Copy every line from the records below that holds the word "caption".

- **Data listing**
BEGIN

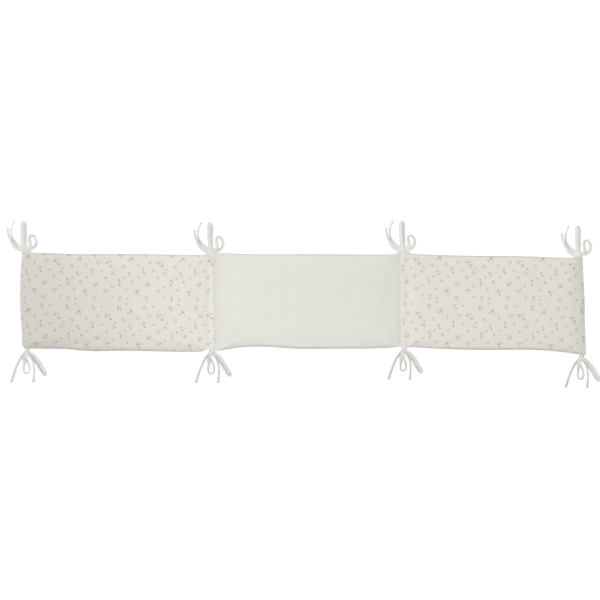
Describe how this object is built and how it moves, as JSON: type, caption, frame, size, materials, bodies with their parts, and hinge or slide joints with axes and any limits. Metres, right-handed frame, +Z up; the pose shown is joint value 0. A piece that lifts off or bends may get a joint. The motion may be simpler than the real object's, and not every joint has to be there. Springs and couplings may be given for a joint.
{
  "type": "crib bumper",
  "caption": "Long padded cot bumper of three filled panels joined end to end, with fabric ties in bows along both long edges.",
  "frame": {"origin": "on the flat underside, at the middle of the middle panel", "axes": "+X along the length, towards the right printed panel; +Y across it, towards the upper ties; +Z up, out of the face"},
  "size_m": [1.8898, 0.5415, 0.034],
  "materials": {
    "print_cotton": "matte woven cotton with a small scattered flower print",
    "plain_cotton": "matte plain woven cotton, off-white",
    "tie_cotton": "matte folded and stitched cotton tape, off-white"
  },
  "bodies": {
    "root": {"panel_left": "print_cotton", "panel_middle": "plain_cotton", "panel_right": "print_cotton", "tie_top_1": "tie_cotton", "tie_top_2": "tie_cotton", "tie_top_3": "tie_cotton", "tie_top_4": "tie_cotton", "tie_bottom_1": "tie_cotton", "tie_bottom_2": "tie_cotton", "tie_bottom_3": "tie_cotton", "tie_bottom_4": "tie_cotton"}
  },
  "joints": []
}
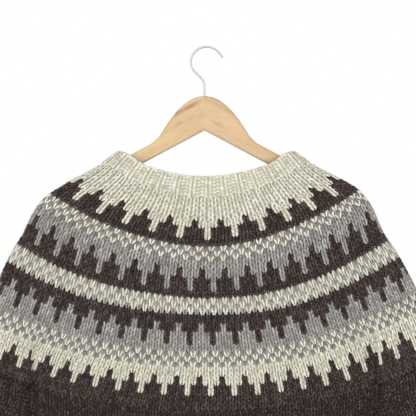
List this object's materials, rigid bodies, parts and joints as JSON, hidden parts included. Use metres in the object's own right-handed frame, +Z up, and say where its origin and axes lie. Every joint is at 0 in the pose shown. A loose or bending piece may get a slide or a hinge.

END
BEGIN

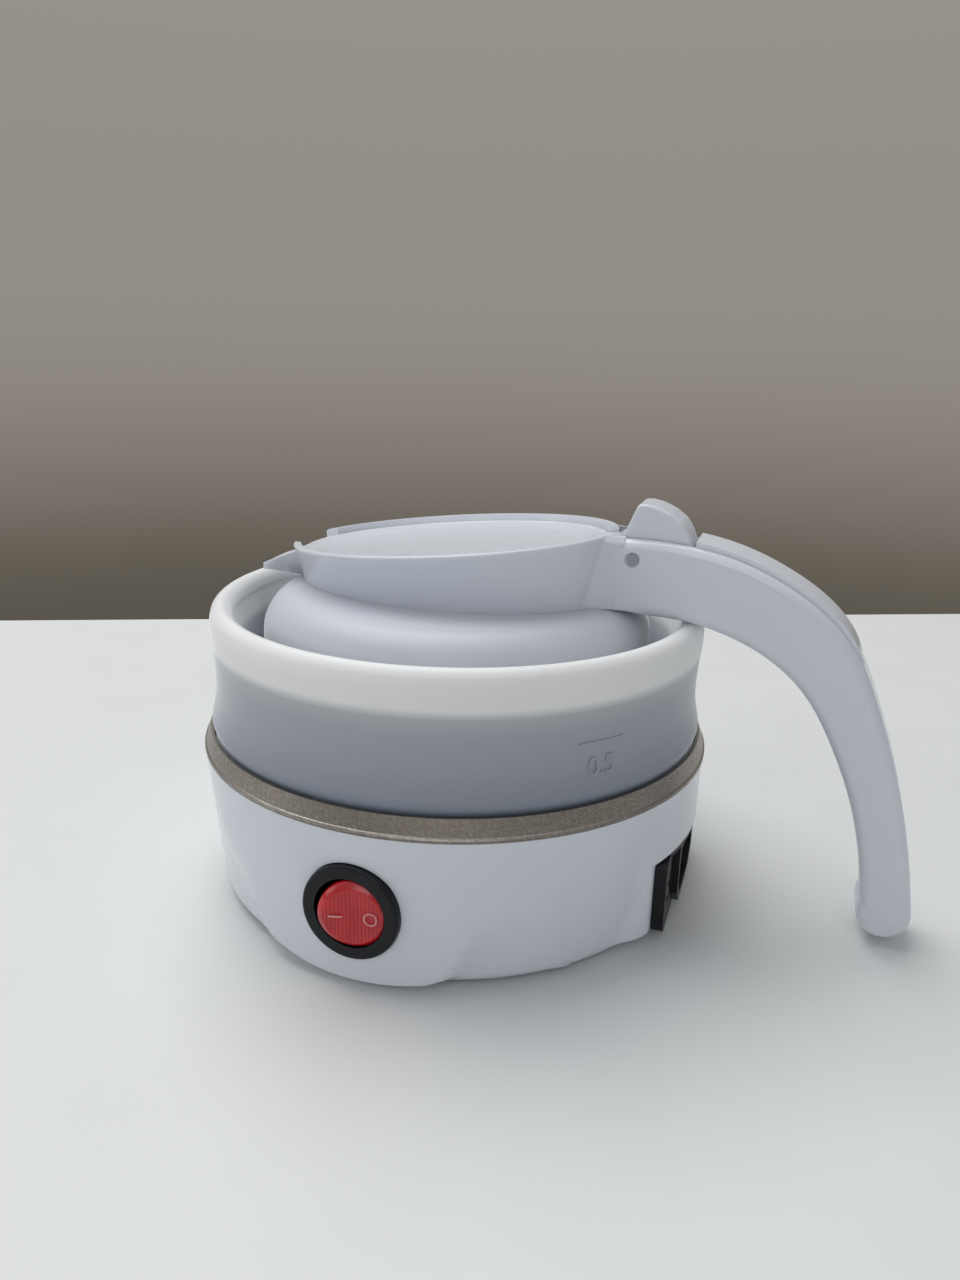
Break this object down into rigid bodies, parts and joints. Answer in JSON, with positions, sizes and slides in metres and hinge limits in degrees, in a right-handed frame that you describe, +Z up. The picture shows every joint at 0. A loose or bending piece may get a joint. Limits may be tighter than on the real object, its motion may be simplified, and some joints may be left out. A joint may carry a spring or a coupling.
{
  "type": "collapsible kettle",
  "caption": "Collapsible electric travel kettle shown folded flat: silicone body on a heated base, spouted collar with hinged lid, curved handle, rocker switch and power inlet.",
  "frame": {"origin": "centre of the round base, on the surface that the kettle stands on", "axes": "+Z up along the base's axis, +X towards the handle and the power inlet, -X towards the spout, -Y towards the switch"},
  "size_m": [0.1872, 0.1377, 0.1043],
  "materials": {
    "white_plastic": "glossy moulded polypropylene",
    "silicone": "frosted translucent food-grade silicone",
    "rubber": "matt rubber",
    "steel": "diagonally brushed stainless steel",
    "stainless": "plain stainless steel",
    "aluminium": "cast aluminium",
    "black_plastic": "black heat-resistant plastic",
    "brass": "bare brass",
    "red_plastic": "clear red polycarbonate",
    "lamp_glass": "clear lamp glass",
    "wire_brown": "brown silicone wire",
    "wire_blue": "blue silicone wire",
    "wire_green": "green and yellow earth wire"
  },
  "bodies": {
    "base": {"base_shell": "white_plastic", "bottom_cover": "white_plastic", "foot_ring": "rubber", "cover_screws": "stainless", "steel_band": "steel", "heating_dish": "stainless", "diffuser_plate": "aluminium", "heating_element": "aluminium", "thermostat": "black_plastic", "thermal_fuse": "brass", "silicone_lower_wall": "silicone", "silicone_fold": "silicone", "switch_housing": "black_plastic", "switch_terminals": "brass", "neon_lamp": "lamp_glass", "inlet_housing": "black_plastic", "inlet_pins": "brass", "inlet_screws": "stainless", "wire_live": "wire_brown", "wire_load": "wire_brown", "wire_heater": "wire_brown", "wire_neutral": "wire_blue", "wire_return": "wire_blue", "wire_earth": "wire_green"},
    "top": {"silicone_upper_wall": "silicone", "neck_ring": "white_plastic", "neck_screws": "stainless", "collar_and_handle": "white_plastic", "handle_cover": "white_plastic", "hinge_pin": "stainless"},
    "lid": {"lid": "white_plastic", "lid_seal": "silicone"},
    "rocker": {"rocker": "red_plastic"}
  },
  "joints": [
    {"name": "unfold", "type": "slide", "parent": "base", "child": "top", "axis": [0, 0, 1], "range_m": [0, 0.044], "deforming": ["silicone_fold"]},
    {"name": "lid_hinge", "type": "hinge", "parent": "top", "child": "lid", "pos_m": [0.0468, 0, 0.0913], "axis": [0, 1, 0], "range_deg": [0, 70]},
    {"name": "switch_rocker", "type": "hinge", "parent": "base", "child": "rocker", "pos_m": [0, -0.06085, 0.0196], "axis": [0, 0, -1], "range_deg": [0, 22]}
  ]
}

END
BEGIN

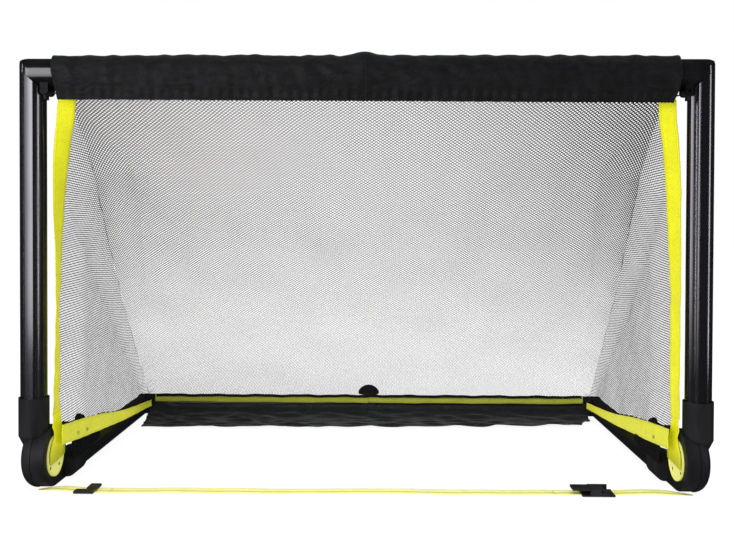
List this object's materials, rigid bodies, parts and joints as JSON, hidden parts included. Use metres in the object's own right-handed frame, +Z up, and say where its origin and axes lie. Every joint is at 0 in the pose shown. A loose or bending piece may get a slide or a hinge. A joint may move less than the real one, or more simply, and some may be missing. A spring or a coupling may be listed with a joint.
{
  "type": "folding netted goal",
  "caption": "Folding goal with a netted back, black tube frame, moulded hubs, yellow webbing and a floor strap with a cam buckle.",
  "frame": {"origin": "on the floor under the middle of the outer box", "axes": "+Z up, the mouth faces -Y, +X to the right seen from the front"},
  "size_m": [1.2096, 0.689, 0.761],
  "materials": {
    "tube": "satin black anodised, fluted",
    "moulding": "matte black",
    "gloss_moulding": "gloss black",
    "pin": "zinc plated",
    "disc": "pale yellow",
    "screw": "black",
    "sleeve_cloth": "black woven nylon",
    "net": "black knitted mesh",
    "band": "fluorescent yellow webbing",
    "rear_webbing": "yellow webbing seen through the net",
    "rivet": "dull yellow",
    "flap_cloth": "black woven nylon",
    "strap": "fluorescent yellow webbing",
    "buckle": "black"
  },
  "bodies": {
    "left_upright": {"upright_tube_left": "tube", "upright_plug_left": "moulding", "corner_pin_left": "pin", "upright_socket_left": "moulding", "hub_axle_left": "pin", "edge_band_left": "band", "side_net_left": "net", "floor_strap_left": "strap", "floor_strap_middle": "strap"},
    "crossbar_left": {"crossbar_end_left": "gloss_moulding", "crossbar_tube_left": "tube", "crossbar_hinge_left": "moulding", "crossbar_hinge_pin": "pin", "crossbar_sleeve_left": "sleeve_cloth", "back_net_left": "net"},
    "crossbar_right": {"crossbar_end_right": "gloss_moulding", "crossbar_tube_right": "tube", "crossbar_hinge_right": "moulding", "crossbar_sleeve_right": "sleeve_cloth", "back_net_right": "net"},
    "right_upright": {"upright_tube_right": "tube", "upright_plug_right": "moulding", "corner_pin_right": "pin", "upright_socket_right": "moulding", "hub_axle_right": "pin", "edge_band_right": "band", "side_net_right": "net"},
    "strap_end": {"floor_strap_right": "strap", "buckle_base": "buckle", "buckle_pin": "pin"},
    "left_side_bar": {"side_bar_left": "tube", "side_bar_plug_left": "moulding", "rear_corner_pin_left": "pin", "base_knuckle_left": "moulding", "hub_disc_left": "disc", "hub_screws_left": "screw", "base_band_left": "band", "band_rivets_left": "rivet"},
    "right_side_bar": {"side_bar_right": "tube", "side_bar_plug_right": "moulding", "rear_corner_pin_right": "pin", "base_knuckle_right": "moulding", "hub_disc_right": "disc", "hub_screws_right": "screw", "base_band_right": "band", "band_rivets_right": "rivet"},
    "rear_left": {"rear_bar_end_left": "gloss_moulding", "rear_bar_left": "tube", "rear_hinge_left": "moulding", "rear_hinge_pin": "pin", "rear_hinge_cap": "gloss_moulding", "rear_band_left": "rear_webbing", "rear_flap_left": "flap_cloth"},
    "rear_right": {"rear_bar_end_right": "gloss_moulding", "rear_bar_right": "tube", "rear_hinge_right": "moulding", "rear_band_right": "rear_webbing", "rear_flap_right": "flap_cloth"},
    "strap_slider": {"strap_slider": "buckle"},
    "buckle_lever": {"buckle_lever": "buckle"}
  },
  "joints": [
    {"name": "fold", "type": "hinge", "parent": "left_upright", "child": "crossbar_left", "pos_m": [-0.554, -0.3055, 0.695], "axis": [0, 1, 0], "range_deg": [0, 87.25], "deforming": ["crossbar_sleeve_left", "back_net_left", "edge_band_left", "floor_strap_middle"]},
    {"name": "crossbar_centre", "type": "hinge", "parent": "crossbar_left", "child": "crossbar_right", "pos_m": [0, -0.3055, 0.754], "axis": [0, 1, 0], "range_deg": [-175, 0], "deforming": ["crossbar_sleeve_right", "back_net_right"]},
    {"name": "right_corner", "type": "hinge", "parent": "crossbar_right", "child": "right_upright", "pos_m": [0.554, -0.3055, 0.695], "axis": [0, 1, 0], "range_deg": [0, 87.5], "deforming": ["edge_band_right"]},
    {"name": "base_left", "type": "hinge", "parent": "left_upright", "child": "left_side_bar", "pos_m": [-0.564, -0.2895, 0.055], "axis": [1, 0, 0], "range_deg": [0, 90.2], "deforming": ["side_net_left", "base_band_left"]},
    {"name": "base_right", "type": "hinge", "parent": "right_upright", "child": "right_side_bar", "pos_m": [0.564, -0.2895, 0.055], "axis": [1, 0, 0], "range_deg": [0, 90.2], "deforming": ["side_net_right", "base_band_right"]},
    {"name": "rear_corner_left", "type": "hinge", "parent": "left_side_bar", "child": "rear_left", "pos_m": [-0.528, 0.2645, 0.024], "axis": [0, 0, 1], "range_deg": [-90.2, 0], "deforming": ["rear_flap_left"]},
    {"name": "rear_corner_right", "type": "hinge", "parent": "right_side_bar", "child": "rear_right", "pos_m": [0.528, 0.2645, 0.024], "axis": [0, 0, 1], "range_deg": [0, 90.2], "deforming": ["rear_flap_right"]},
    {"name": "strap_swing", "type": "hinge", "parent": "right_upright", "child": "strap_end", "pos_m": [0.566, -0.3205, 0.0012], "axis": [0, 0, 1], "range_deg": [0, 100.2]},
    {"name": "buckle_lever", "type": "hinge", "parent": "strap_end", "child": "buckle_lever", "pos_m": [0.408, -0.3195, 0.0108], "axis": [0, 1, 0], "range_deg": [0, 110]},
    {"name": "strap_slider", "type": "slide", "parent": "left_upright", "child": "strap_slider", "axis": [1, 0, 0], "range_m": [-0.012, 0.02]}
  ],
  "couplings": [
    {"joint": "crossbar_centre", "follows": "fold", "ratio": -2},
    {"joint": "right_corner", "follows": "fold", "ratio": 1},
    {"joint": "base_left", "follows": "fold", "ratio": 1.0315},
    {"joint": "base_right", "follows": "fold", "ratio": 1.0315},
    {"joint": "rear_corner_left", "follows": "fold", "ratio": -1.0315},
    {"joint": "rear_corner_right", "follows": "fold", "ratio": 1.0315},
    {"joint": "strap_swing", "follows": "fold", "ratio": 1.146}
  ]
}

END

- **Exercise response**
Describe how this object is built and how it moves, as JSON: type, caption, frame, size, materials, bodies with their parts, and hinge or slide joints with axes and any limits. Metres, right-handed frame, +Z up; the pose shown is joint value 0. A piece that lifts off or bends may get a joint. The motion may be simpler than the real object's, and not every joint has to be there. Springs and couplings may be given for a joint.
  "caption": "Long padded cot bumper of three filled panels joined end to end, with fabric ties in bows along both long edges.",
  "caption": "Collapsible electric travel kettle shown folded flat: silicone body on a heated base, spouted collar with hinged lid, curved handle, rocker switch and power inlet.",
  "caption": "Folding goal with a netted back, black tube frame, moulded hubs, yellow webbing and a floor strap with a cam buckle.",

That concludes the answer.